Chef Drew Dzejak emerged from the kitchen to see the joker who wanted a tasting menu for one. Or so I thought. (Most restaurants require at least two, and that everybody at the table follow suit.) "I actually love it when someone dining alone has the tasting menu," Drew said. "It tells me he's going to pay attention to what I'm doing."

What he's doing is quite worthy of close scrutiny. This was the best dinner I've had in the Grill Room in a decade. Not only was the food original and agreeable, but the sommelier's array of paired wines was fascinating. Here's the whole menu:

Crudo of Gulf Yellowfin Tuna
Compressed watermelon, arugula, Ranieri olive oil
Wine: Gruner Veltliner Nigi "Kremser Freiheit", Kremstal 1909

Seared Maine Diver Scallops
Tapioca pearls, white chocolate, smoked salmon roe
Wine: Viura Lopez de Heredia "Gravonia," Rioja 2000

 

Crispy Skin Duck
French lentils, foie gras Madeira sauce
Wine: Pinot Noir Carlton Hill, Yamhill-Calton District, 2007

Grilled Elk Tenderloin
Bone marrow fingerling potatoes, vincotto
Wine: Barolo Bovio "La Murra" 1998

Seared Manchego Cheese
Smoked blueberries
Wine: Cabernet Franc Inniskillin Icewine 2007

Chilled English Cucumber Soup
Creme fraiche ice cream, almond tuile
Wine: Moscato d'Asti Elio Perrone "Sourgal" 2008

Things started with an amuse bouche not mentioned on the menu (it should never be, since it's supposed to be a gratuitous whim on the part of the chef to welcome guests as friends). And a glass of Duval-LeRoy rose, a nice Champagne from a house I've always liked.

Tuna and watermelon.

The tuna was beautiful and cool, served in what looked like too great a portion. But the bottom half of the pile was the compressed watermelon, which was the identical color of the fish. (Funny coincidence: the Eat Club dinner at Café Adelaide will also use compressed watermelon. It's the first time I ever heard of such a thing.)

Scallop with smoked caviar.

The sea scallop was a stunner. I can't remember having had smoked caviar before, but here it was. Underneath was what I though was grits at first, but it was actually tapioca, made ever so slightly sweet with the vanilla of white chocolate.

The white Rioja is something you don't see often. It was my second-favorite wine of the night. It had ten years of age, giving it the straw-like color of an old white and a mildly sherry-like flavor. Wonder where they got it.

Duck with lentils.

The duck was cooked in the modern style, which is to say undercooked a bit. But chefs can't do anything about this. Cook duck breast to medium and people who got their taste from books and magazines will insist they don't like it, even though the flavor is clearly better when it's cooked a shade beyond medium rare.
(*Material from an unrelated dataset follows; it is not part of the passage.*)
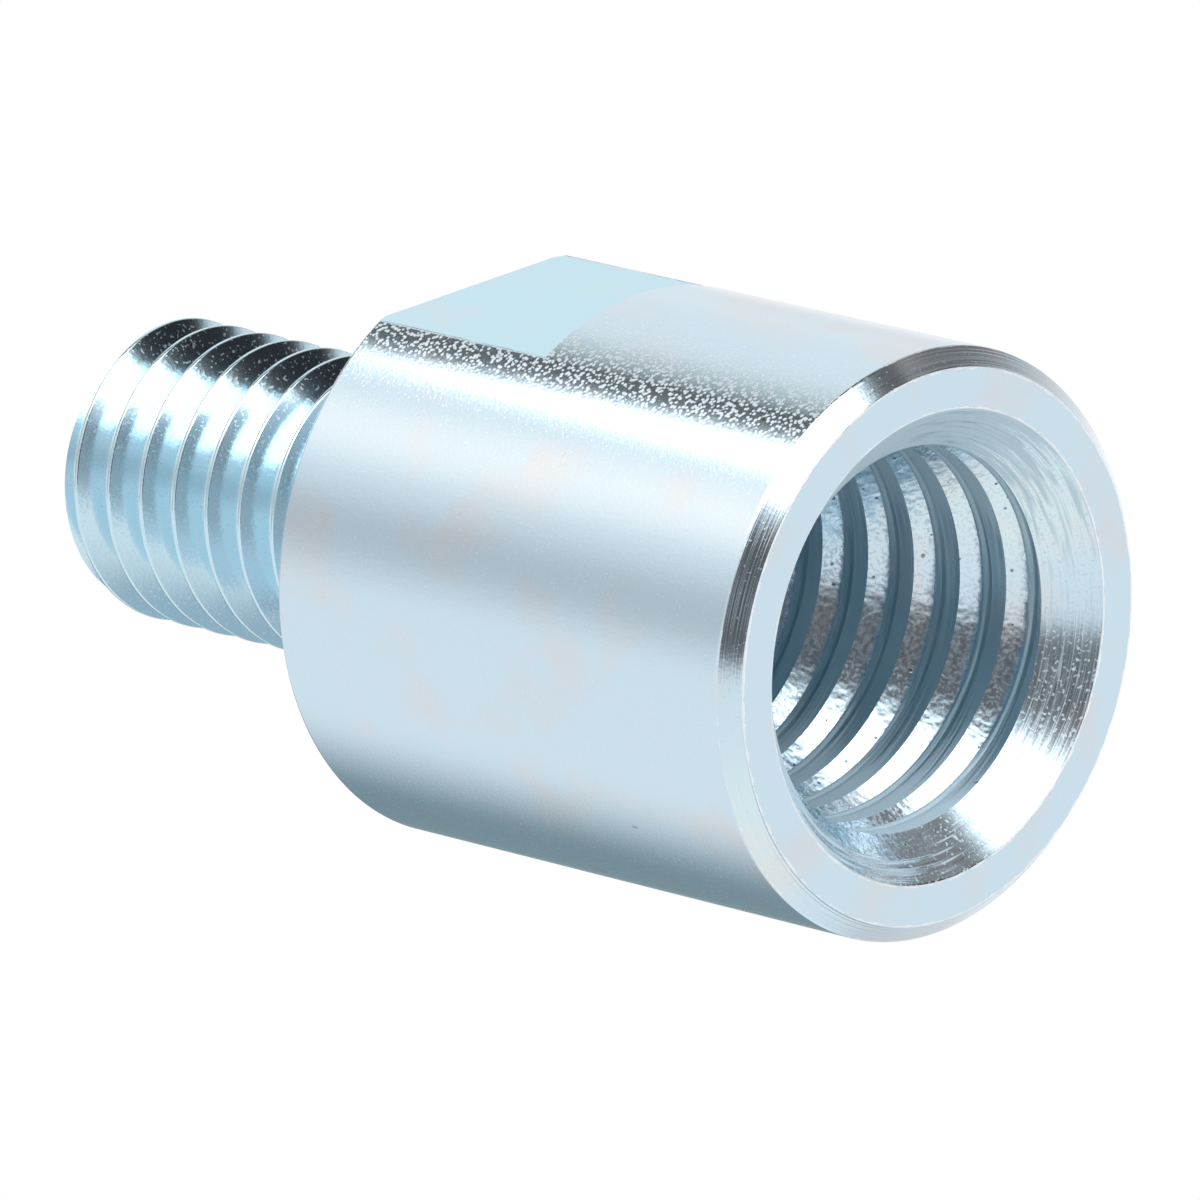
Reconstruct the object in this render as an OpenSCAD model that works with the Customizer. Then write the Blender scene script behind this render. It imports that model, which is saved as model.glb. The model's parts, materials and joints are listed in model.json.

However, both the duck and the sauce had a pleasant black pepper component. The brothy sauce flowed under and through the lentils, and was so good that I left the dish happy. With it was a sharp Pinot Noir from southern Oregon. I find most of the celebrated Pinots from there disappointing in the middle flavors, after a nice aroma and before a long finish. This was no exception.

Elk.

What I hoped would be the best dish tonight was indeed that. Elk. Haven't had it in many a year. Tender, vaguely gamy. The sticky, winy sauce was right on the money. One potato, two potato, three potato, four. Fingerlings. Pepper again. This guy cooks to my taste.

The wine needs its own paragraph. A big Barolo with some years on it, complexities all over the place, ideal with the elk and its sauce. This is the kind of wine that I rarely get even wine-savvy friends to invest in with me. They can't feature paying French prices for Italian wine, regardless of its quality.

Seared Manchego.

The cheese course was a page out of a Greek restaurant. Seared Manchego cheese from Spain, in the style of saganaki, on one side of the plate. On the other, smoked blueberries? The smoke aspect got past me, but I liked it all anyway. Interesting wine: one of those icewines from Canada's Inniskillin. The vineyards experience freezing temperatures when the grapes are sweet but not rotting. The juice crushed out of the frozen grapes is made into a sweet wine. Icewine is more of a novelty than a goodness, I think. And Cabernet Franc? I wouldn't have guessed that as the starting point of any kind of sweet wine. But winemakers, like chefs, can and do pursue unlikely goals these days.

Another oddity followed. I don't think I've ever had cucumber is any dessert. Here it was, a creamy pale green soup poured over a ball of ice cream. It worked, in the same way that mint and sweet do.

During the elk I was favored by a visit from Anais St. John, the beautiful singer who performs with her small group in the Polo Lounge every weekend. Talk about class! She asked me if I wanted to try a duet with her, something we did at a charity event a couple of years ago. I don't often feel insecure about singing, but I wasn't up for it tonight. I'd prefer listening to her polished blues, R&B, and standards. Which I did for about an hour before I sneaked out the back way.

I paid the check first, of course. I knew what was coming: a tab a shade over $200 inclusive for the one of me. Whenever I think I ought to be ashamed of myself for that kind of indulgence, I tell myself I'm only doing my job.

I was very careful going down the stairs, something I still find harder to do than stepping up. But then, the accident that caused that dichotomy happened not on the stairs, but in the elevator.

**** Windsor Court Grill Room. CBD: 300 Gravier. 504-522-1994.